= EXERCISE TASK =
Could you write out the opening lines of the data, word for word, stopping after the line that contains "uv(83.95, 13.9, 1)], 0.7, 1.5))"?

· · · · ·

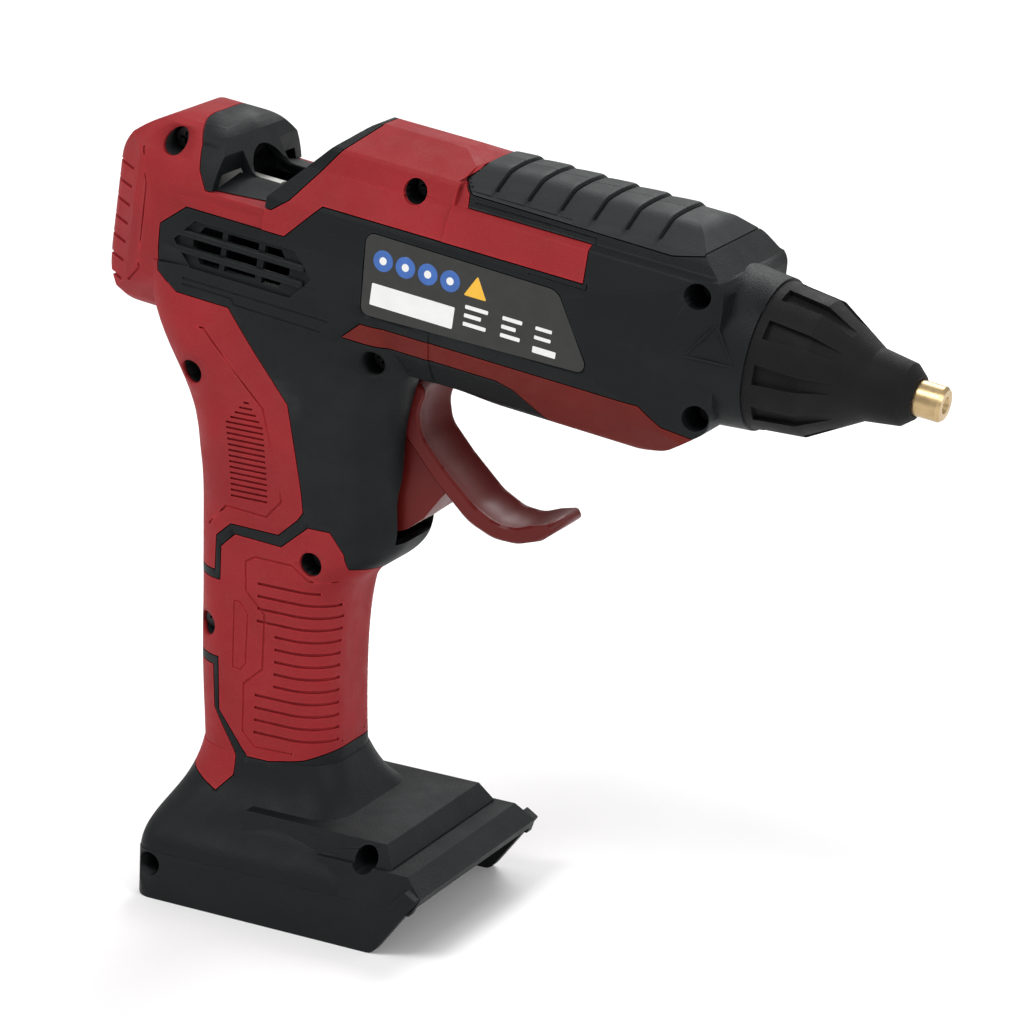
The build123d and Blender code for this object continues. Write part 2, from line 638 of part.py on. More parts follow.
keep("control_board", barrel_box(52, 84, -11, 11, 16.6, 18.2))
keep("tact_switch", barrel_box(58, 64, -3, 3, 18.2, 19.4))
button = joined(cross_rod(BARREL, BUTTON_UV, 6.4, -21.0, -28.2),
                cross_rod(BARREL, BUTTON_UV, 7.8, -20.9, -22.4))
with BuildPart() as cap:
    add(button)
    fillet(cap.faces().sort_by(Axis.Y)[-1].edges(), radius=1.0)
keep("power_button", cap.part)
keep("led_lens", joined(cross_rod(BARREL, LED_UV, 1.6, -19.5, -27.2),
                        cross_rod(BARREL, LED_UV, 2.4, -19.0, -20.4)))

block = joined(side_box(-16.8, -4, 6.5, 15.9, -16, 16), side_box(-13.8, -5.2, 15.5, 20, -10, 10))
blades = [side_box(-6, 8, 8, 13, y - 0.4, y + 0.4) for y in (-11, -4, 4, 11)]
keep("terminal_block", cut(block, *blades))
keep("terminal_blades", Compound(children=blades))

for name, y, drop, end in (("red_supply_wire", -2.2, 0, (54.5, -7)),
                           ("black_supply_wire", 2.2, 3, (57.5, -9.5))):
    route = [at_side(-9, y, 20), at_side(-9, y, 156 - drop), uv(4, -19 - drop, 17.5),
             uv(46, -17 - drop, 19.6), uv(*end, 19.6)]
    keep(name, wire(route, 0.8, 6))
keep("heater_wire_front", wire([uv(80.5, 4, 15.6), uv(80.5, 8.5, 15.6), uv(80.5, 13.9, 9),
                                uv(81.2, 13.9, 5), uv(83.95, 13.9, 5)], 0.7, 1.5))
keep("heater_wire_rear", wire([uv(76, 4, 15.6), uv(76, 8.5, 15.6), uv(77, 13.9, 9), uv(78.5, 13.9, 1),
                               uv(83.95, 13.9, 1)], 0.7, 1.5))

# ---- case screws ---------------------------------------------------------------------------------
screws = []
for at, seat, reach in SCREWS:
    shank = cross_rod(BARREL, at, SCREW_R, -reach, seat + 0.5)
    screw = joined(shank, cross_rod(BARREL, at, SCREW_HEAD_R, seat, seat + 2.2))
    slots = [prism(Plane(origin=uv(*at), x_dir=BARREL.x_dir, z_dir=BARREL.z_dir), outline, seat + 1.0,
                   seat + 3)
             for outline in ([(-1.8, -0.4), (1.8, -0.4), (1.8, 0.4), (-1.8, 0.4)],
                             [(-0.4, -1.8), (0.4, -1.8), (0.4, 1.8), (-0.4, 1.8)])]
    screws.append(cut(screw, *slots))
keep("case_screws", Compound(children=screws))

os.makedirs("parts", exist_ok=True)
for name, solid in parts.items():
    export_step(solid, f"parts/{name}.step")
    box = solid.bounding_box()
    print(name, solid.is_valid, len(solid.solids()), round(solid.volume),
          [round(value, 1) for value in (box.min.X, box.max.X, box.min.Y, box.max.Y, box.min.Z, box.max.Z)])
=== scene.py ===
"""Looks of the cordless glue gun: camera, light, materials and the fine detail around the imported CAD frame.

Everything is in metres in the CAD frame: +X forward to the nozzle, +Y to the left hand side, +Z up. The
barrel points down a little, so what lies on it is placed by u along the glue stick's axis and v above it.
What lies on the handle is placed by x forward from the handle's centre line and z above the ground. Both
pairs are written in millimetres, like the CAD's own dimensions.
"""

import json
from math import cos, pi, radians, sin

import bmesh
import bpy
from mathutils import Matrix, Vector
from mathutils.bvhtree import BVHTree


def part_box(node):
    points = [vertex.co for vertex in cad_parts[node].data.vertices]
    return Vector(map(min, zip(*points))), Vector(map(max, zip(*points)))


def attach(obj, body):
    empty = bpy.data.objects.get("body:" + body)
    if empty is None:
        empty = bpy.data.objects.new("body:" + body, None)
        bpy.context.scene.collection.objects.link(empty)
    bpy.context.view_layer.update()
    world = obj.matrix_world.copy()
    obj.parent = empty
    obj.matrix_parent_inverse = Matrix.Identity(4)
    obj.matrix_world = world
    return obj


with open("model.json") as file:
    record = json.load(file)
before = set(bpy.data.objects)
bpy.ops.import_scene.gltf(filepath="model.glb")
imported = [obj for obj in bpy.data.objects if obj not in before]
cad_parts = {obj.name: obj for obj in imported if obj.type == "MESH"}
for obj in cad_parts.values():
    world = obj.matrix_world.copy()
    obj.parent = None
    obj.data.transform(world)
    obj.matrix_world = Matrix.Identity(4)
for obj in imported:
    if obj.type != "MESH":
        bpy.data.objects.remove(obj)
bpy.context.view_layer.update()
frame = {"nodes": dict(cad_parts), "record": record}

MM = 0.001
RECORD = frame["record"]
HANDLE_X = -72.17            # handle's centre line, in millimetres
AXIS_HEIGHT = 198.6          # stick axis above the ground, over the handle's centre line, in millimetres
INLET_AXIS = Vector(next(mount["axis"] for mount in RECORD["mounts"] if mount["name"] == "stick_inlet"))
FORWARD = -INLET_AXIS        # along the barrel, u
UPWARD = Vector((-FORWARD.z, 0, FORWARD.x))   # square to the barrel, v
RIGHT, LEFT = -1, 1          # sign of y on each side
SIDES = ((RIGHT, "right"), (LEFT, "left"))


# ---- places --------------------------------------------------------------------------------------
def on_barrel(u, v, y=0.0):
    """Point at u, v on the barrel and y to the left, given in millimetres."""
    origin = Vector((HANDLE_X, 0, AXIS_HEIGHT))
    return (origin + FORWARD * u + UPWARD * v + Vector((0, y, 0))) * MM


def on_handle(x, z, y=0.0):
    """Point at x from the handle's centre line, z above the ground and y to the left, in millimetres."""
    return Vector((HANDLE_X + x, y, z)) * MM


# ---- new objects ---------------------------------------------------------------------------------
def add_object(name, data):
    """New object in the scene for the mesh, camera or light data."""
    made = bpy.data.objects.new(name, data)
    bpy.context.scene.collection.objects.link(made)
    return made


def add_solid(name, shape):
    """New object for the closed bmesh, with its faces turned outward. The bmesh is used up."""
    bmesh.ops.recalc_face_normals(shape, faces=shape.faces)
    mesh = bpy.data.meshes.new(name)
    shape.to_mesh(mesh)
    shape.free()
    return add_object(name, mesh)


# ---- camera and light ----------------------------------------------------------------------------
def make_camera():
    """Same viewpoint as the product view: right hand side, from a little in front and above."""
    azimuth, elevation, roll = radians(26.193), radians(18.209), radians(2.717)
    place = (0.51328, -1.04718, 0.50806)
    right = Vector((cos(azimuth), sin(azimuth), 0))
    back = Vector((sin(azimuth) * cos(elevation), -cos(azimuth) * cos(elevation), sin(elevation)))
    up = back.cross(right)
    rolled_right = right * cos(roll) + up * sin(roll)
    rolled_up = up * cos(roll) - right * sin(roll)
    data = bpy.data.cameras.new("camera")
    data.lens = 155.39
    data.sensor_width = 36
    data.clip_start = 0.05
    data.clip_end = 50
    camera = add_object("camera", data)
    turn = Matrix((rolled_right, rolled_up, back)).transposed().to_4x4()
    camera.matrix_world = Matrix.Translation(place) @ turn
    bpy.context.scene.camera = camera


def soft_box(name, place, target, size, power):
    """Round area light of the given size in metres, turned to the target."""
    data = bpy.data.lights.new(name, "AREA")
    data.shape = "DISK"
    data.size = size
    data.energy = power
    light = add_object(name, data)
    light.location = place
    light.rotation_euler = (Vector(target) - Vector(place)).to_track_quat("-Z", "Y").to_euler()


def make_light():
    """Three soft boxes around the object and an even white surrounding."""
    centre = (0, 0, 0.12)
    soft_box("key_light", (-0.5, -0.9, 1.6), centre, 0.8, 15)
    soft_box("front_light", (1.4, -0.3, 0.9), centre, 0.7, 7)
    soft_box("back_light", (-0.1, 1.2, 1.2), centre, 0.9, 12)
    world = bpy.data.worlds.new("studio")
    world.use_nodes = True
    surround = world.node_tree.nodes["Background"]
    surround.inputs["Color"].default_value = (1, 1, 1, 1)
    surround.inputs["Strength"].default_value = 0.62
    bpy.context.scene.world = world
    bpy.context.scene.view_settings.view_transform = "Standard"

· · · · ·

= IN RESPONSE =
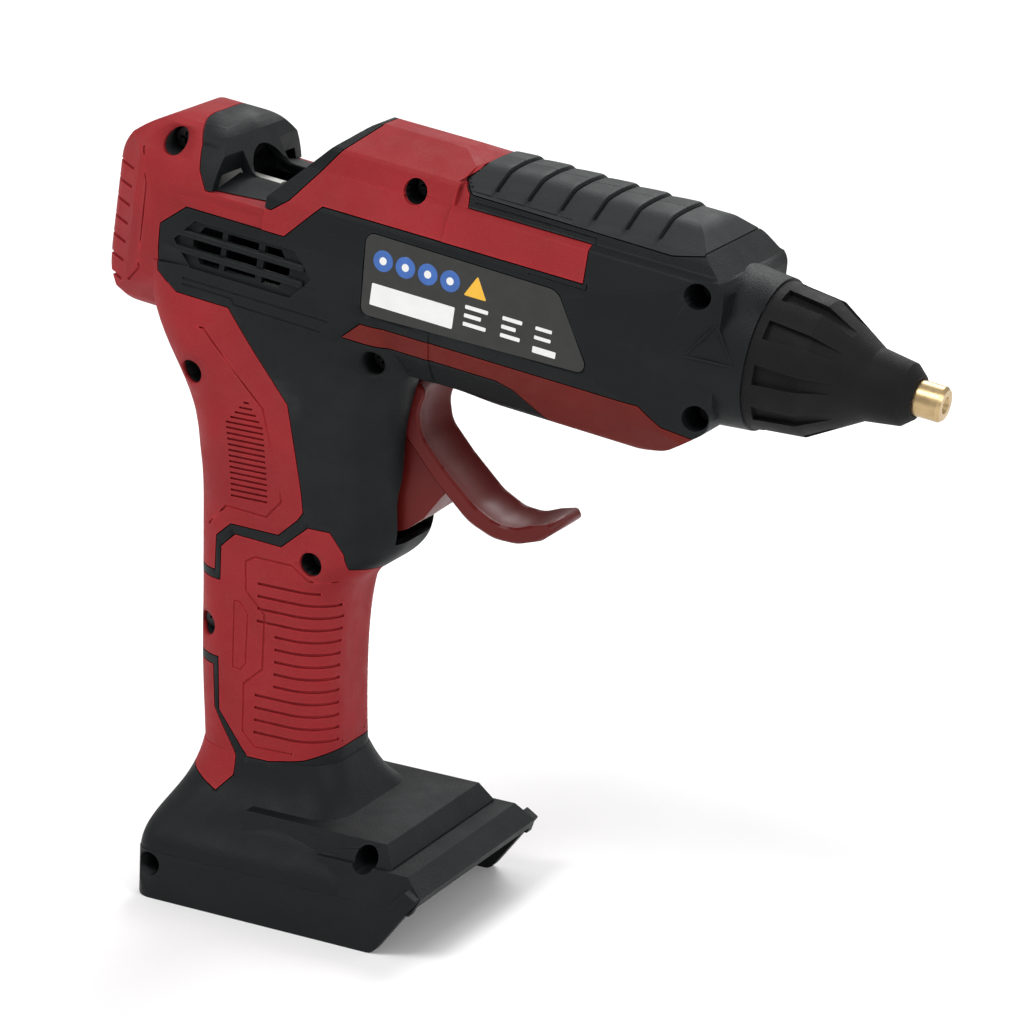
The build123d and Blender code for this object continues. Write part 2, from line 638 of part.py on. More parts follow.
keep("control_board", barrel_box(52, 84, -11, 11, 16.6, 18.2))
keep("tact_switch", barrel_box(58, 64, -3, 3, 18.2, 19.4))
button = joined(cross_rod(BARREL, BUTTON_UV, 6.4, -21.0, -28.2),
                cross_rod(BARREL, BUTTON_UV, 7.8, -20.9, -22.4))
with BuildPart() as cap:
    add(button)
    fillet(cap.faces().sort_by(Axis.Y)[-1].edges(), radius=1.0)
keep("power_button", cap.part)
keep("led_lens", joined(cross_rod(BARREL, LED_UV, 1.6, -19.5, -27.2),
                        cross_rod(BARREL, LED_UV, 2.4, -19.0, -20.4)))

block = joined(side_box(-16.8, -4, 6.5, 15.9, -16, 16), side_box(-13.8, -5.2, 15.5, 20, -10, 10))
blades = [side_box(-6, 8, 8, 13, y - 0.4, y + 0.4) for y in (-11, -4, 4, 11)]
keep("terminal_block", cut(block, *blades))
keep("terminal_blades", Compound(children=blades))

for name, y, drop, end in (("red_supply_wire", -2.2, 0, (54.5, -7)),
                           ("black_supply_wire", 2.2, 3, (57.5, -9.5))):
    route = [at_side(-9, y, 20), at_side(-9, y, 156 - drop), uv(4, -19 - drop, 17.5),
             uv(46, -17 - drop, 19.6), uv(*end, 19.6)]
    keep(name, wire(route, 0.8, 6))
keep("heater_wire_front", wire([uv(80.5, 4, 15.6), uv(80.5, 8.5, 15.6), uv(80.5, 13.9, 9),
                                uv(81.2, 13.9, 5), uv(83.95, 13.9, 5)], 0.7, 1.5))
keep("heater_wire_rear", wire([uv(76, 4, 15.6), uv(76, 8.5, 15.6), uv(77, 13.9, 9), uv(78.5, 13.9, 1),
                               uv(83.95, 13.9, 1)], 0.7, 1.5))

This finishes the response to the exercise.